James Joyce and Easter 1916

In the April of 1916, as rebellion raged on the streets of Dublin, James Joyce was living in Zurich where he had sought refuge from the conflagration of war on the Continent. Though undoubtedly invested in the fate of his native country, Joyce lived most of his life at a significant remove and remained aloof from the dramatic series of events that eventually led to the formation of the Free State.

James Joyce in Zurich, c. 1918

James Joyce in Zurich, c. 1918

Joyce's last visit to Ireland had been in 1912, a trip that proved bitterly disappointing for the author whose career seemed to be languishing before it had even begun in earnest. In 1909, Joyce had arranged for the publication of his short story collection Dubliners with publishing house Maunsel & Co., but the deal was called off at the eleventh hour. He returned to Dublin with the intention of picking up 1000 copies that had already been printed and publishing the book under his own imprint. When he arrived, he found that all but one copy had been destroyed; Joyce left Dublin in the September of that year and never returned to its shores again. As he left, he wrote the poem 'Gas from a Burner', a bitter invective against George Roberts of Maunsel & Co. that goes part of the way towards illustrating the author's aloof and critical view of his native country. Joyce writes, in the voice of Roberts,


    Ladies and gents you are here assembled

    To hear why earth and heaven trembled

    Because of the black and sinister arts

    of an Irish writer in foreign parts.


    I printed it all to the very last word

    but by the mercy of the lord,

    The darkness of my mind was rent

    And I saw the writer's foul intent.


    But I owe a duty to Ireland,

    I hold her honour in my hand,

    This lovely land that always sent

    Her writers and artists to banishment.


Joyce's treatment at the hands of Maunsel & Co. seems to have bolstered his self-image as an artist exiled by a land of philistines and ideologues more interested in maintaining Ireland's 'honour' than in promoting works of art. From this point on, though Joyce would embrace the Dublin that he held in his memory and immortalise in his novel Ulysses, he cut his ties with the city as it existed in reality just as it was on the cusp of changing utterly. 
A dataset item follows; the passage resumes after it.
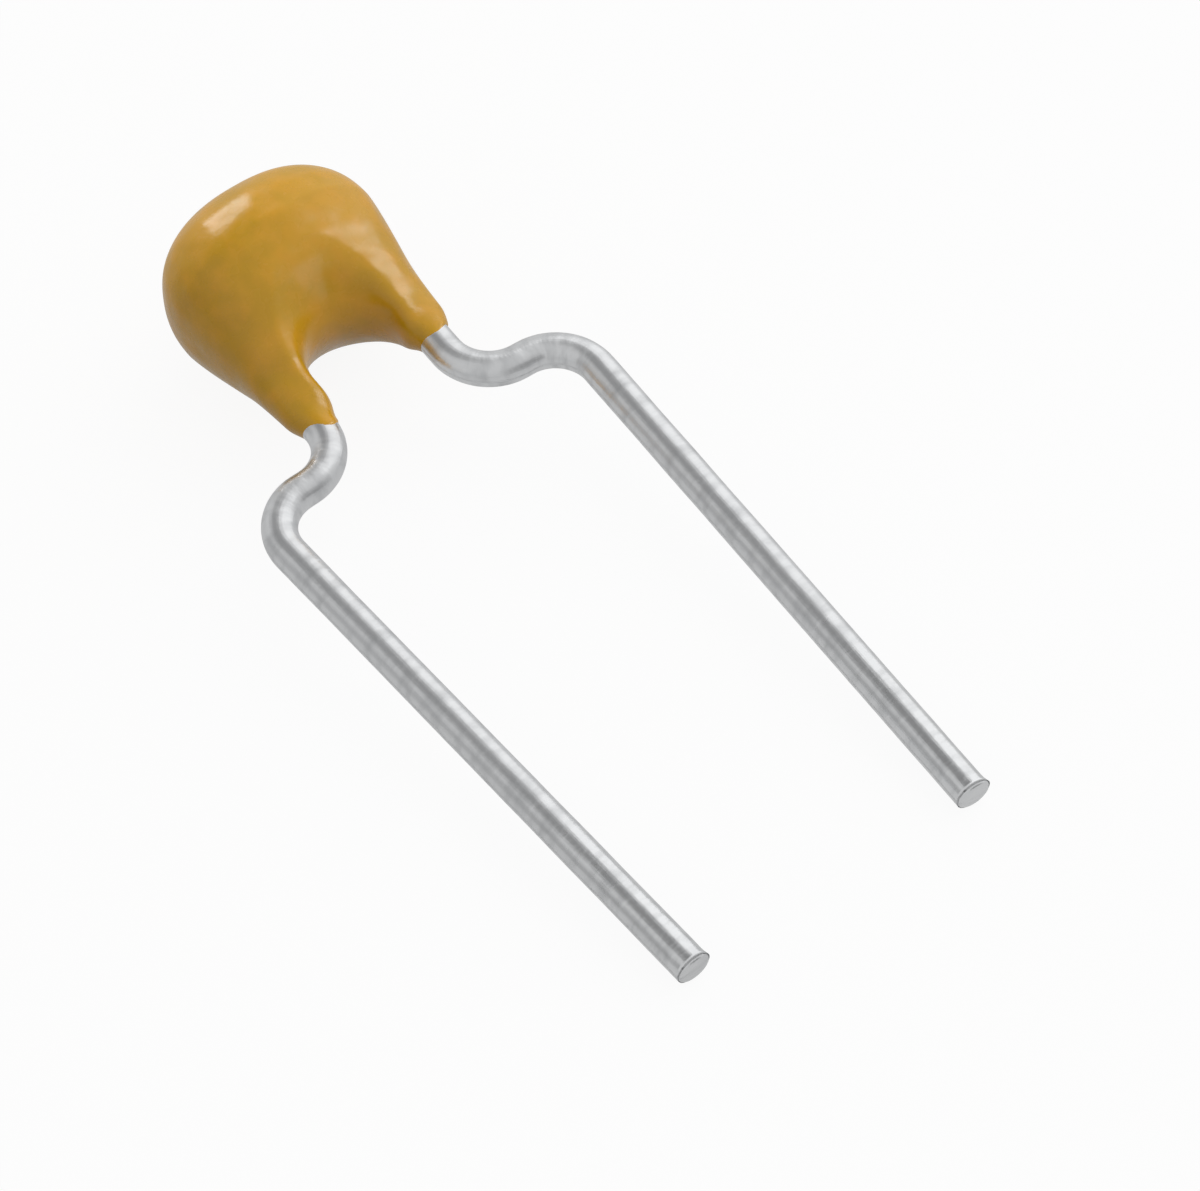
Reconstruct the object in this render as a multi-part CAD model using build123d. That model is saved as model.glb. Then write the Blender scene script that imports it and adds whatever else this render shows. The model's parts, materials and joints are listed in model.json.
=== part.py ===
"""Radial multilayer ceramic capacitor: a stacked ceramic chip with a wire soldered to each end, dipped in resin.

Millimetres. The part is first laid out flat: X runs across the two leads, Y up the body from the leads,
Z through the body's thickness, with Z = 0 in the plane of the wires. It is then tilted to lie as it rests,
on its belly and on the two wire tips, with +Z up and the origin under the middle of its bounding box.
"""

from build123d import *
from math import atan, degrees, radians, tan
import os

# Leads: tinned wire with a kink that sets the spacing and stops the body above the board.
wire_diameter = 0.48
lead_pitch = 5.08
exit_pitch = 2.04
bend_radius = 0.7
straight_length = 8.7
toe_in_angle = 2.4
shear_offset = 0.15
tip_round = 0.05
kink_drop = 0.6
kink_slope = 0.04
seating_bend_radius = 2.0

# Ceramic chip, with its long side between the wires.
chip_length = 1.6
chip_height = 1.2
chip_thickness = 1.1
chip_base = 1.42
cap_thickness = 0.08
cap_skin = 0.04
cap_band = 0.3

# Electrode stack inside the chip.
electrode_pairs = 6
electrode_thickness = 0.02
cover_layer = 0.16
electrode_end_margin = 0.22
electrode_side_margin = 0.16

# Solder joint between a chip end and its wire.
solder_gap = 0.03
solder_film = 0.05
solder_overhang = 0.08
solder_foot = 0.18
wire_above_chip = 0.12

# Resin coat: its cover over the wires, the chip's faces, its top and its base, and its sleeve on each leg.
side_cover = 0.29
face_cover = 0.8
crown_cover = 0.83
crotch_cover = 0.35
leg_sleeve = 0.04
widest_above_middle = 0.23
left_leg_end = -0.28
right_leg_end = 0.0
crotch_round = 1.25
corner_share = 0.9
dome_power = 2.4
width_taper_power = 1.2
thickness_taper_power = 1.25
dome_steps = (0.0, 0.3, 0.55, 0.75, 0.89, 0.97)
taper_steps = 6

# Levels along the belly that are tried for its point of contact.
belly_samples = 400

wire_radius = wire_diameter / 2
half_pitch = lead_pitch / 2
half_exit = exit_pitch / 2
kink_level = left_leg_end - kink_drop
tip_level = kink_level - straight_length
chip_top = chip_base + chip_height
chip_middle = (chip_base + chip_top) / 2
half_chip = chip_length / 2
wire_at_chip = half_chip + solder_gap + wire_radius
leg_radius = wire_radius + leg_sleeve
arch_radius = half_exit - leg_radius
crotch_level = chip_base - crotch_cover
coat_width = 2 * (wire_at_chip + wire_radius + side_cover)
coat_thickness = chip_thickness + 2 * face_cover
coat_top = chip_top + crown_cover
coat_widest_level = chip_middle + widest_above_middle


def wire_offset(level):
    """Distance of a wire's centre line from the middle, between its kink and the chip."""
    share = (level - kink_level) / (chip_base - kink_level)
    return half_exit + (wire_at_chip - half_exit) * share


def coat_profile(level):
    """Half width and half thickness of the coat at a level up the body."""
    if level >= coat_widest_level:
        rise = (level - coat_widest_level) / (coat_top - coat_widest_level)
        dome = (1 - rise**dome_power) ** (1 / dome_power)
        return coat_width / 2 * dome, coat_thickness / 2 * dome
    drop = (coat_widest_level - level) / (coat_widest_level - left_leg_end)
    leg_edge = wire_offset(left_leg_end) + leg_radius
    width = coat_width / 2 - (coat_width / 2 - leg_edge) * drop**width_taper_power
    thickness = coat_thickness / 2 - (coat_thickness / 2 - leg_radius) * drop**thickness_taper_power
    return width, thickness


def coat_section(level):
    """Rounded cross-section of the coat, facing up the body."""
    width, thickness = coat_profile(level)
    corner = corner_share * min(width, thickness)
    return Plane((0, level, 0), (1, 0, 0), (0, 1, 0)) * RectangleRounded(2 * width, 2 * thickness, corner)


def make_coat_form():
    """Outer form of the dipped coat: a domed body that thins towards two legs with a round crotch between."""
    taper = coat_widest_level - left_leg_end
    levels = [left_leg_end + taper * step / taper_steps for step in range(taper_steps)]
    levels += [coat_widest_level + (coat_top - coat_widest_level) * step for step in dome_steps]
    form = loft([coat_section(level) for level in levels] + [Vertex(0, coat_top, 0)])
    form -= make_crotch()
    right_trim = right_leg_end - left_leg_end
    trim = Box(coat_width, right_trim, coat_thickness, align=(Align.MIN, Align.MIN, Align.CENTER))
    form -= Location((0, left_leg_end, 0)) * trim
    return form


def make_crotch():
    """Round arch between the legs, whose edge flares out to the faces of the coat."""
    arch_level = crotch_level - arch_radius
    rim = arch_radius + crotch_round
    flank = ThreePointArc((rim, crotch_round), (arch_radius, 0), (rim, -crotch_round))
    waist = Polyline(flank @ 1, (0, -crotch_round), (0, crotch_round), flank @ 0)
    arch = revolve(Plane.XZ * make_face([flank, waist]), Axis.Z)
    depth = arch_level - left_leg_end
    gap = Box(2 * arch_radius, depth, 2 * crotch_round, align=(Align.CENTER, Align.MAX, Align.CENTER))
    return Location((0, arch_level, 0)) * (arch + gap)


def lead_route(side):
    """Centre line of one lead, from above the chip down to its tip."""
    toe_in = straight_length * tan(radians(toe_in_angle))
    top = chip_top + wire_above_chip
    inner = kink_level + kink_slope / 2
    outer = kink_level - kink_slope / 2
    tip = tip_level - (shear_offset if side > 0 else 0)
    points = [
        (side * wire_at_chip, top),
        (side * wire_at_chip, chip_base),
        (side * half_exit, inner),
        (side * half_pitch, outer),
        (side * (half_pitch - toe_in), tip),
    ]
    return FilletPolyline(*points, radius=[seating_bend_radius, bend_radius, bend_radius])


def make_lead(side):
    """One formed wire with both ends cut square and their edges slightly rounded."""
    route = lead_route(side)
    wire = sweep(Plane(route @ 0, z_dir=route % 0) * Circle(wire_radius), path=route)
    ends = wire.faces().filter_by(GeomType.PLANE).edges()
    return fillet(ends, tip_round)


def make_block():
    """Ceramic body of the chip, without its end caps."""
    length = chip_length - 2 * cap_thickness
    height = chip_height - 2 * cap_skin
    thickness = chip_thickness - 2 * cap_skin
    return Location((0, chip_middle, 0)) * Box(length, height, thickness)


def make_electrodes(side):
    """Plates that reach the chip's end on one side and stop short of the other."""
    length = chip_length - 2 * cap_thickness - electrode_end_margin
    height = chip_height - 2 * cap_skin - 2 * electrode_side_margin
    stack = chip_thickness - 2 * cap_skin - 2 * cover_layer - electrode_thickness
    gaps = 2 * electrode_pairs - 1
    first = 0 if side < 0 else 1
    plates = []
    for index in range(first, gaps + 1, 2):
        place = (side * electrode_end_margin / 2, chip_middle, -stack / 2 + stack * index / gaps)
        plates.append(Location(place) * Box(length, height, electrode_thickness))
    return plates


def make_termination(side, block):
    """Metal cap over one end of the chip."""
    length = cap_thickness + cap_band
    place = (side * (half_chip - length / 2), chip_middle, 0)
    cap = Location(place) * Box(length, chip_height, chip_thickness)
    cap = fillet(cap.faces().sort_by(Axis.X)[0 if side < 0 else -1].edges(), cap_skin)
    return cap - block


def make_solder(side, lead):
    """Solder that wets the wire and the flat end of the chip."""
    film = wire_radius + solder_film
    foot = min(chip_thickness / 2, film + solder_foot)
    middle_x = (half_chip + wire_at_chip) / 2
    upper = ThreePointArc((half_chip, foot), (middle_x, film + solder_film), (wire_at_chip, film))
    round_side = ThreePointArc((wire_at_chip, film), (wire_at_chip + film, 0), (wire_at_chip, -film))
    lower = ThreePointArc((wire_at_chip, -film), (middle_x, -film - solder_film), (half_chip, -foot))
    back = Line((half_chip, -foot), (half_chip, foot))
    base = Plane((0, chip_base + solder_overhang, 0), (side, 0, 0), (0, 1, 0))
    joint = extrude(base * make_face([upper, round_side, lower, back]), chip_height - 2 * solder_overhang)
    return joint - lead


def resting_tilt():
    """Tilt in degrees at which the belly and the wire tips lie on one level."""
    span = coat_top - left_leg_end
    levels = [left_leg_end + span * step / belly_samples for step in range(belly_samples)]
    rises = [(coat_profile(level)[1] - wire_radius) / (level - tip_level) for level in levels]
    return degrees(atan(max(rises)))


def lay_down(pieces):
    """Tilt every piece to the resting pose and put the origin under the middle of the whole."""
    turned = {name: Rot(resting_tilt(), 0, 0) * piece for name, piece in pieces.items()}
    box = turned["coating"].bounding_box()
    for name in ("lead_left", "lead_right"):
        box = box.add(turned[name].bounding_box())
    shift = Location((-box.center().X, -box.center().Y, -box.min.Z))
    return {name: shift * piece for name, piece in turned.items()}


def make_pieces():
    """Every piece of the capacitor, by name, laid out flat."""
    leads = {side: make_lead(side) for side in (-1, 1)}
    block = make_block()
    caps = {side: make_termination(side, block) for side in (-1, 1)}
    joints = {side: make_solder(side, leads[side]) for side in (-1, 1)}
    plates = {side: make_electrodes(side) for side in (-1, 1)}
    coating = make_coat_form() - [block, *caps.values(), *joints.values(), *leads.values()]
    dielectric = block - [*plates[-1], *plates[1]]
    return {
        "coating": coating,
        "lead_left": leads[-1],
        "lead_right": leads[1],
        "dielectric": dielectric,
        "electrodes_left": Compound(plates[-1]),
        "electrodes_right": Compound(plates[1]),
        "termination_left": caps[-1],
        "termination_right": caps[1],
        "solder_left": joints[-1],
        "solder_right": joints[1],
    }


os.makedirs("parts", exist_ok=True)
for name, piece in lay_down(make_pieces()).items():
    export_step(piece, f"parts/{name}.step")
    print(name, "volume", round(piece.volume, 4))
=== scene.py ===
# %% [markdown]
# # A dipped ceramic capacitor
# This lesson dresses a small radial capacitor: a chip of stacked ceramic with a wire soldered to each end,
# dipped in gold-brown resin. It lies on its side on a pale table. The solid model gives every place and
# size; here each surface gets its real form and finish. Work is done in millimetres on the part laid out
# flat, because that is how it is drawn, and one function puts the result where the part really lies, in
# metres.

# %% Load the solid model
import json
import math
import bmesh
import bpy
import numpy as np
from mathutils import Matrix, Vector


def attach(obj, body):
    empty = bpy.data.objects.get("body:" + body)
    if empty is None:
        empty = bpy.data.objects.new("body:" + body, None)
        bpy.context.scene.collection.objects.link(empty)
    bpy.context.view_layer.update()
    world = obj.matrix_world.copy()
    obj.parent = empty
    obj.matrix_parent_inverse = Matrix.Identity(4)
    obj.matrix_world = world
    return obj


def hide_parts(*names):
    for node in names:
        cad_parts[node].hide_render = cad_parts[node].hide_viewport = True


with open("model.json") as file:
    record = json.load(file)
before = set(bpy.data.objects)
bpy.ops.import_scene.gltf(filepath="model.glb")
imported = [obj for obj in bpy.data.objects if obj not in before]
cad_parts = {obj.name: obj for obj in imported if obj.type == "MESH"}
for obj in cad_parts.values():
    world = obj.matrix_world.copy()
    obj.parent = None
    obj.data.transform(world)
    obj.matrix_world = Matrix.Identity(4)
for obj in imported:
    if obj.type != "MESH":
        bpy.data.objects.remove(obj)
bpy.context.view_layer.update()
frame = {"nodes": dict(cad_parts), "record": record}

print("solid pieces:", sorted(frame["nodes"]))

# %% [markdown]
# ## The flat drawing
# Laid out flat, X runs across the two leads, Y runs up the body and Z through its thickness. The part rests
# on its belly and its wire tips, so the whole drawing is tilted a few degrees. The mount called board_stop
# is the plane under the two kinks: its axis points down the leads, which gives the tilt, and its place
# gives the rest. Level 0 is near the lower end of the resin, and the kinks lie below it.

# %% Place the flat drawing in the row frame
MM = 0.001
kink_level = -0.88
mounts = {mount["name"]: mount for mount in frame["record"]["mounts"]}
wire_radius = mounts["pin_left"]["dims"]["r_mm"]
stop_level = kink_level - wire_radius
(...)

Given Joyce's complicated love affair with Dublin, it seems odd that we know relatively little about his reaction to the 1916 Rising, an event that altered both the fabric and consciousness of the city; Joyce even turned down the offer to write an article on the topic for a newspaper at the time.

There is some anecdotal evidence that Joyce was briefly enthused by the Rising, but his biographer Richard Ellmann suggests that the enthusiasm wore off quite quickly when he writes that later that year, when asked if he looked forward to the establishment of an Irish republic, Joyce pithily responded, 'why? So that I might declare myself its first enemy?'.

Joyce doesn't react directly to the rising in his work, but we do seem to get an oblique response to physical-force nationalism generally in Ulysses, a novel set in 1904 but written in the tumultuous period between 1914 and 1922. The book's most comprehensive treatment of Irish nationalism is to be found in the Cyclops episode, which sees Leopold Bloom enter Barney Kiernan's pub on Little Britain Street where he encounters one of the novel's most reprehensible characters, the Citizen.

Based on GAA founder Michael Cusack, the Citizen represents all that is wrong with Irish nationalism in Joyce's eyes. The ideology he embodies is not starry-eyed romanticism but atavistic aggression that reveals a vehement xenophobia and anti-Semitism barely concealed beneath the surface. Bloom, the son of a Jewish immigrant, is slighted as an outsider and a foreigner despite being born in Ireland of an Irish Catholic mother. One of the episode's most arresting scenes, however, is Bloom's outspoken reaction against the suggestion of violent upheaval against the empire. Bloom, like his author, abhors violence and speaks up in the name of an altogether different doctrine:

    —But it's no use, says he. Force, hatred, history, all that. That's not life for men and women, insult and hatred. And everybody knows that it's the very opposite of that that is really life.

    —What? says Alf.

    —Love, says Bloom. I mean the opposite of hatred.

This critique against violence appears to hint strongly at the events unfolding in Ireland as Joyce was writing, providing at least a hint of what Joyce's views on the Rising and subsequent War of Independence may have been.